### Aim:
Please copy all the lines that follow, word for word.
## start Entries supplied
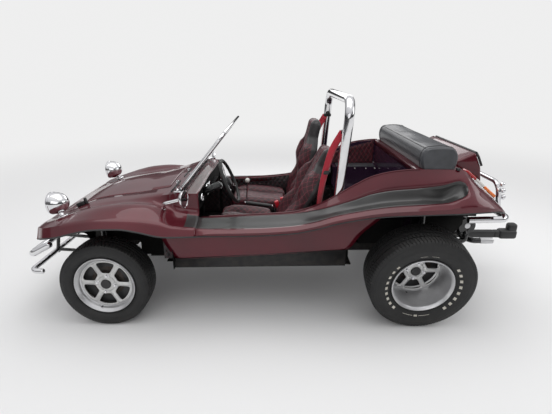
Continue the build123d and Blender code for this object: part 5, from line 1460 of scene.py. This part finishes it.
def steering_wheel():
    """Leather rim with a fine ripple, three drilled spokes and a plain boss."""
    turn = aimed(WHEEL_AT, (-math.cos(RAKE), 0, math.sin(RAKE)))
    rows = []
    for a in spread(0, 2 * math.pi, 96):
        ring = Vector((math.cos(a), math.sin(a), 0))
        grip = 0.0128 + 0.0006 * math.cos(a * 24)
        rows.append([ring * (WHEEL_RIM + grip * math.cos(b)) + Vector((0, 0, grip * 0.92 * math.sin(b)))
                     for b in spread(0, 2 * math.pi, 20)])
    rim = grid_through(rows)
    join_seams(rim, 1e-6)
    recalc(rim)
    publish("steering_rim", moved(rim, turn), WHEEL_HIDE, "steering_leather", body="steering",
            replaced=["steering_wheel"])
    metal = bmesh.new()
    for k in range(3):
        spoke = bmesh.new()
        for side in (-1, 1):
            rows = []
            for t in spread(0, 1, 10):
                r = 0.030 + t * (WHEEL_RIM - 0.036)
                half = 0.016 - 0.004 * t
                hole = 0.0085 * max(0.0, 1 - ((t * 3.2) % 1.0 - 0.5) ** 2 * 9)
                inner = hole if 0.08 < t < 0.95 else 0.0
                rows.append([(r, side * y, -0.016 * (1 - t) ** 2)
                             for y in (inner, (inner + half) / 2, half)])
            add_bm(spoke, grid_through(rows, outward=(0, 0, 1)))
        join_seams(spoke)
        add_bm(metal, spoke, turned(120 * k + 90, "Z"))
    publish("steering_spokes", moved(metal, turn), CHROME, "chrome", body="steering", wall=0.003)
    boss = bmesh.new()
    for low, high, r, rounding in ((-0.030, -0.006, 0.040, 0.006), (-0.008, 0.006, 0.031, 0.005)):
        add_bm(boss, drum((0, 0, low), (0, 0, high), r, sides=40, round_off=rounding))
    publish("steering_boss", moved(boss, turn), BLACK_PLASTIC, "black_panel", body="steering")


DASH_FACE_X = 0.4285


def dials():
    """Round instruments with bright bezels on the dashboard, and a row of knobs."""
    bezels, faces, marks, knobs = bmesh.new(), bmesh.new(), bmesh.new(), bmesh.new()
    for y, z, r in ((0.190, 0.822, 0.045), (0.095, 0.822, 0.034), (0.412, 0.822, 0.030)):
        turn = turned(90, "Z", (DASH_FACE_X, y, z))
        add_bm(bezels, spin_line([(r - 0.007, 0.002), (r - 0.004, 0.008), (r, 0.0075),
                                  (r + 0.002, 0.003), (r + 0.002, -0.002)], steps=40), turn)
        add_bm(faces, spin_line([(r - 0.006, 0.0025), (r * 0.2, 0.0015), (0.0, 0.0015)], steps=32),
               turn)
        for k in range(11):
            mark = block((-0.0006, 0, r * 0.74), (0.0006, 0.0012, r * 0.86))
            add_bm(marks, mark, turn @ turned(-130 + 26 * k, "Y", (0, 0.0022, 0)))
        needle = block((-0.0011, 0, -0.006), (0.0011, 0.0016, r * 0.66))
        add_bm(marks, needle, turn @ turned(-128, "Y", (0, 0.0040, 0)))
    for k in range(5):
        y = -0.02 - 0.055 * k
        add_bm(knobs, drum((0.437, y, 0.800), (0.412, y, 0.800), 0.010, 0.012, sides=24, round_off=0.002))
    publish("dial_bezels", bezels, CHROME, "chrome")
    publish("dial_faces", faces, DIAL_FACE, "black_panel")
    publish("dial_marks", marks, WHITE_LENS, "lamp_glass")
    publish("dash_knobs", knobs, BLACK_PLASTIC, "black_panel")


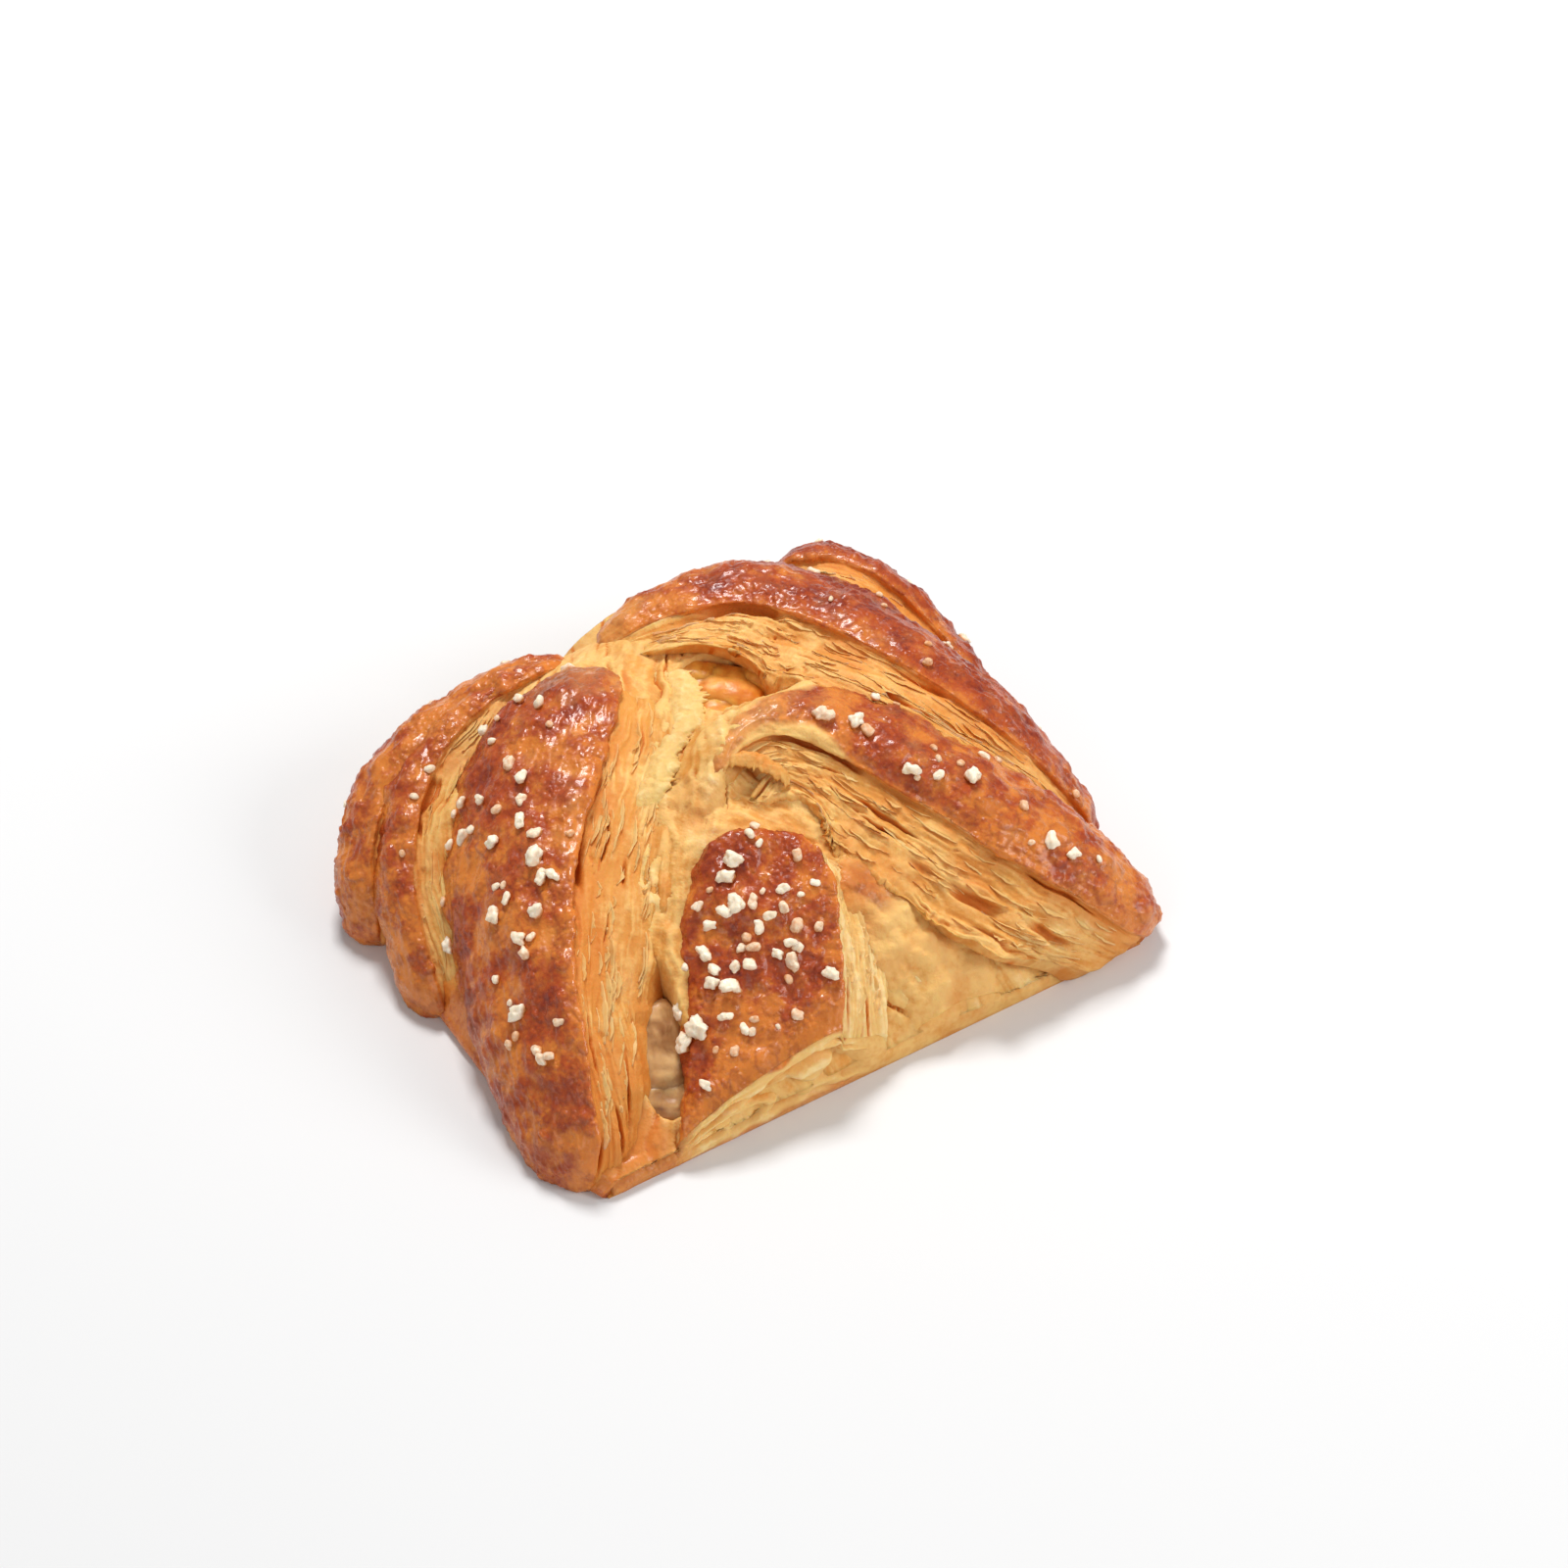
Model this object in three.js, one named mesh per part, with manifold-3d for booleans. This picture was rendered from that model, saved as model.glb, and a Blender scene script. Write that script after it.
## end Entries supplied
### The answer:
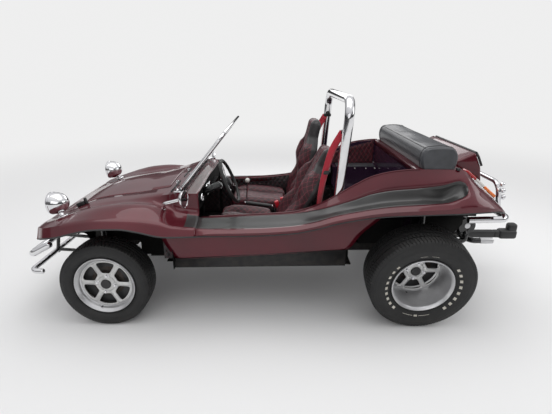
Continue the build123d and Blender code for this object: part 5, from line 1460 of scene.py. This part finishes it.
def steering_wheel():
    """Leather rim with a fine ripple, three drilled spokes and a plain boss."""
    turn = aimed(WHEEL_AT, (-math.cos(RAKE), 0, math.sin(RAKE)))
    rows = []
    for a in spread(0, 2 * math.pi, 96):
        ring = Vector((math.cos(a), math.sin(a), 0))
        grip = 0.0128 + 0.0006 * math.cos(a * 24)
        rows.append([ring * (WHEEL_RIM + grip * math.cos(b)) + Vector((0, 0, grip * 0.92 * math.sin(b)))
                     for b in spread(0, 2 * math.pi, 20)])
    rim = grid_through(rows)
    join_seams(rim, 1e-6)
    recalc(rim)
    publish("steering_rim", moved(rim, turn), WHEEL_HIDE, "steering_leather", body="steering",
            replaced=["steering_wheel"])
    metal = bmesh.new()
    for k in range(3):
        spoke = bmesh.new()
        for side in (-1, 1):
            rows = []
            for t in spread(0, 1, 10):
                r = 0.030 + t * (WHEEL_RIM - 0.036)
                half = 0.016 - 0.004 * t
                hole = 0.0085 * max(0.0, 1 - ((t * 3.2) % 1.0 - 0.5) ** 2 * 9)
                inner = hole if 0.08 < t < 0.95 else 0.0
                rows.append([(r, side * y, -0.016 * (1 - t) ** 2)
                             for y in (inner, (inner + half) / 2, half)])
            add_bm(spoke, grid_through(rows, outward=(0, 0, 1)))
        join_seams(spoke)
        add_bm(metal, spoke, turned(120 * k + 90, "Z"))
    publish("steering_spokes", moved(metal, turn), CHROME, "chrome", body="steering", wall=0.003)
    boss = bmesh.new()
    for low, high, r, rounding in ((-0.030, -0.006, 0.040, 0.006), (-0.008, 0.006, 0.031, 0.005)):
        add_bm(boss, drum((0, 0, low), (0, 0, high), r, sides=40, round_off=rounding))
    publish("steering_boss", moved(boss, turn), BLACK_PLASTIC, "black_panel", body="steering")


DASH_FACE_X = 0.4285


def dials():
    """Round instruments with bright bezels on the dashboard, and a row of knobs."""
    bezels, faces, marks, knobs = bmesh.new(), bmesh.new(), bmesh.new(), bmesh.new()
    for y, z, r in ((0.190, 0.822, 0.045), (0.095, 0.822, 0.034), (0.412, 0.822, 0.030)):
        turn = turned(90, "Z", (DASH_FACE_X, y, z))
        add_bm(bezels, spin_line([(r - 0.007, 0.002), (r - 0.004, 0.008), (r, 0.0075),
                                  (r + 0.002, 0.003), (r + 0.002, -0.002)], steps=40), turn)
        add_bm(faces, spin_line([(r - 0.006, 0.0025), (r * 0.2, 0.0015), (0.0, 0.0015)], steps=32),
               turn)
        for k in range(11):
            mark = block((-0.0006, 0, r * 0.74), (0.0006, 0.0012, r * 0.86))
            add_bm(marks, mark, turn @ turned(-130 + 26 * k, "Y", (0, 0.0022, 0)))
        needle = block((-0.0011, 0, -0.006), (0.0011, 0.0016, r * 0.66))
        add_bm(marks, needle, turn @ turned(-128, "Y", (0, 0.0040, 0)))
    for k in range(5):
        y = -0.02 - 0.055 * k
        add_bm(knobs, drum((0.437, y, 0.800), (0.412, y, 0.800), 0.010, 0.012, sides=24, round_off=0.002))
    publish("dial_bezels", bezels, CHROME, "chrome")
    publish("dial_faces", faces, DIAL_FACE, "black_panel")
    publish("dial_marks", marks, WHITE_LENS, "lamp_glass")
    publish("dash_knobs", knobs, BLACK_PLASTIC, "black_panel")


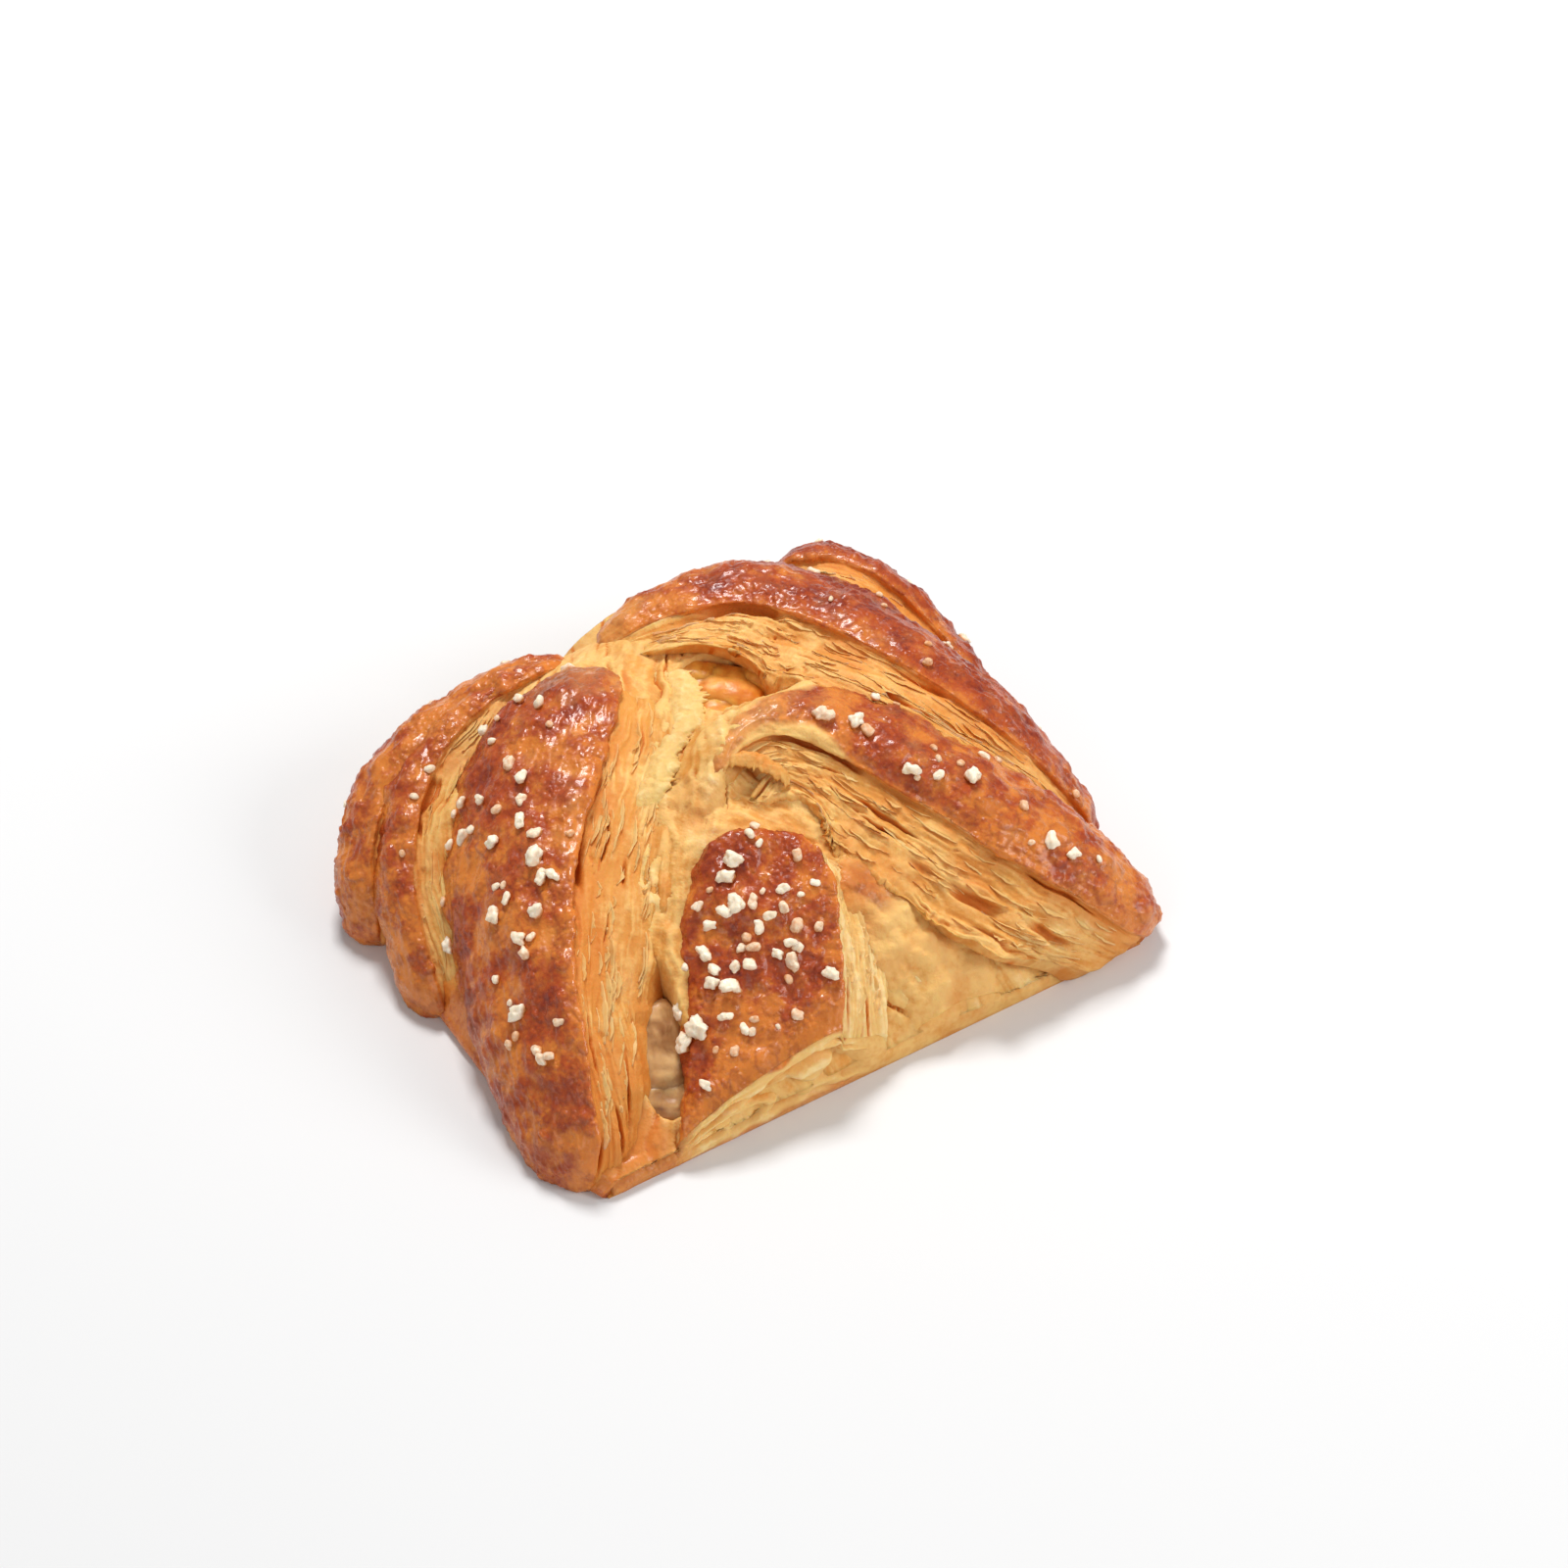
Model this object in three.js, one named mesh per part, with manifold-3d for booleans. This picture was rendered from that model, saved as model.glb, and a Blender scene script. Write that script after it.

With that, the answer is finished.